Os trabalhos aqui mostrados de Felippe Moraes parecem lidar com esse centímetro de respiração, ou seja, versam sobre os abismos invisíveis entre os números e sua falsa segurança. Em “Chão medido” e “Homenagem a Pitágoras”, através da fotografia em preto-e-branco, pequenas narrativas são criadas a partir de um campo. Se Albrecht Dürer se utilizou da gravura para mostrar ao espectador diferentes modos da medição do corpo humano, Felippe Moraes lança mão da reprodutibilidade técnica para refletir sobre a relação entre geometria e espaço físico. O objeto que escava hoje é o mesmo que será descartado amanhã; o corpo que é ativo e que dá nome às unidades de medida é o mesmo que será condicionado em um caixão, ou seja, um quadrilátero de madeira. A geometria nos ronda e nela seremos encerrados.

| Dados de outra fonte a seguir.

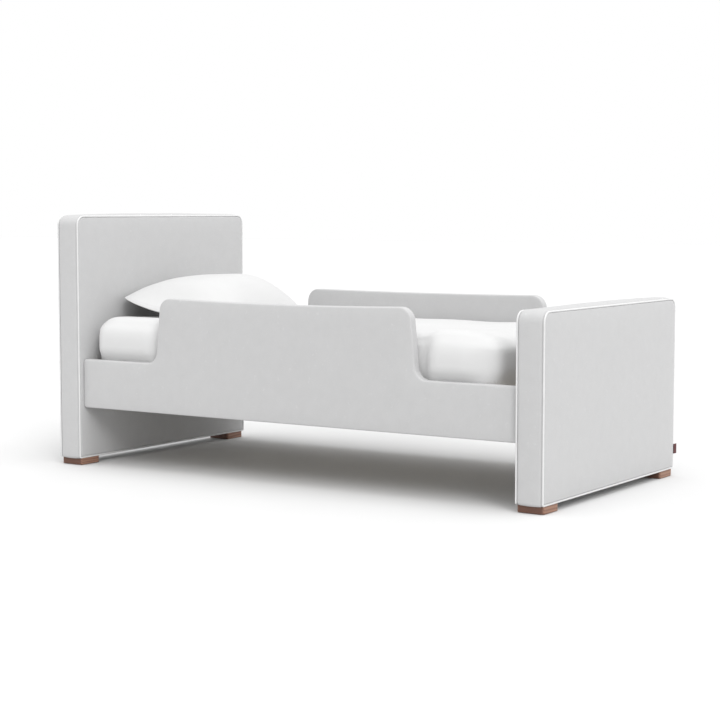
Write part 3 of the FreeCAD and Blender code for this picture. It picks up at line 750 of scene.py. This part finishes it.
def mattress_form(inset, hem, spacing):
    """The mattress from the edge of the sheet's hem, over its sides to its top: loops, then a grid."""
    low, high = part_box("fitted_sheet")
    low, high = low + Vector((inset,) * 3), high - Vector((inset,) * 3)
    counts = (
        round((high.x - low.x) / spacing), round((high.y - low.y) / spacing), MATTRESS_CORNER_STEPS,
    )
    profile = [(d, low.z) for d in np.arange(hem, MATTRESS_HEM_ROUNDING, -spacing)]
    for k in range(ROUNDING_STEPS + 1):
        angle = k * math.pi / 2 / ROUNDING_STEPS
        ease = MATTRESS_HEM_ROUNDING
        profile.append((ease * (1 - math.sin(angle)), low.z + ease * (1 - math.cos(angle))))
    side_low, side_high = low.z + MATTRESS_HEM_ROUNDING, high.z - MATTRESS_TOP_ROUNDING
    rows = round((side_high - side_low) / spacing)
    profile += [(0, side_low + (side_high - side_low) * k / rows) for k in range(1, rows)]
    for k in range(MATTRESS_TOP_STEPS + 1):
        angle = k * math.pi / 2 / MATTRESS_TOP_STEPS
        ease = MATTRESS_TOP_ROUNDING
        profile.append((ease * (1 - math.cos(angle)), side_high + ease * math.sin(angle)))
    points, faces, loops = [], [], []
    for d, z in profile:
        radius = max(MATTRESS_CORNER - inset - d, MATTRESS_TIGHTEST_CORNER)
        loop = rectangle_loop((low.x + d, low.y + d), (high.x - d, high.y - d), radius, counts)
        loops.append(loop)
        points += [(x, y, z) for x, y in loop]
    count = len(loops[0])
    for k in range(len(loops) - 1):
        faces += ring_faces(k * count, (k + 1) * count, count)
    grid, triangles = filled(loops[-1], spacing)
    faces += cap_faces(triangles, count, (len(loops) - 1) * count, len(points))
    points += [(x, y, high.z) for x, y in grid]
    return np.array(points), faces, count


def puffed(piece, pressure, cap, frames, stiffness):
    """The piece blown up by a short cloth simulation, in which no point moves further than the cap."""
    scene = bpy.context.scene
    start = np.array([v.co for v in piece.data.vertices])
    cloth = piece.modifiers.new("filling", "CLOTH")
    cloth.settings.use_pressure = True
    cloth.settings.uniform_pressure_force = pressure
    cloth.settings.quality = 6
    cloth.settings.tension_stiffness = stiffness
    cloth.settings.compression_stiffness = stiffness
    cloth.settings.bending_stiffness = 0.4
    cloth.settings.effector_weights.gravity = 0
    cloth.point_cache.frame_start = 1
    cloth.point_cache.frame_end = frames
    for number in range(1, frames + 1):
        scene.frame_set(number)
    shape = piece.evaluated_get(bpy.context.evaluated_depsgraph_get())
    moved = np.array([v.co for v in shape.data.vertices])
    piece.modifiers.remove(cloth)
    scene.frame_set(1)
    move = moved - start
    length = np.linalg.norm(move, axis=1)
    share = np.minimum(1, cap / np.maximum(length, 1e-9))
    return start + move * share[:, None]


def smoothed(piece, points, times):
    """The points evened out with their neighbours."""
    pairs = np.array([edge.vertices for edge in piece.data.edges])
    counts = np.bincount(pairs.ravel(), minlength=len(points))[:, None]
    for _ in range(times):
        total = np.zeros_like(points)
        np.add.at(total, pairs[:, 0], points[pairs[:, 1]])
        np.add.at(total, pairs[:, 1], points[pairs[:, 0]])
        points = (points + total / counts) / 2
    return points


def set_points(piece, points):
    piece.data.vertices.foreach_set("co", np.asarray(points, np.float32).ravel())
    piece.data.update()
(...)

Em “Divisão”, a matéria será reduzida a índices de existência que não são capazes de substituir os nomes próprios: um corpo morto, treze cadáveres jogados em uma cova coletiva, pedaços de carne humana espalhados. O que vemos aqui são árvores fatiadas em forma de troncos, mas não nos esqueçamos, como “1/2” mostra, do caráter de espelho em todas essas imagens. Uma metade se rebate em outra e esse pequeno açougue de madeira encarna as muitas divisões, subtrações e organizações do espaço que atravessam uma biografia.
É possível dobrar uma árvore? Teríamos a mesma dúvida com esta pergunta se ela fosse feita em relação aos edifícios no fundo da imagem fotográfica de “16kg para dobrar uma árvore”? Qual o lugar da natureza em um momento em que tudo parece ser passível de alteração pelas mãos do homem? Pedaços de árvore são musealizados e expostos em estruturas de metal em “Totem 1” e “Totem 2”. O espectador frui a textura desses troncos assim como um dia fruímos as marcas dos cinzéis nos bustos e membros exumados da estatuária clássica. Há aqui uma arqueologia do jardim: estranhemos e coloquemos no patamar de artefato estes objetos que domesticamos a fim de construir estas maquetes de natureza em torno de nossas residências. Assumamos, portanto, seu pulsante primitivismo e o transformamos em curiosidade.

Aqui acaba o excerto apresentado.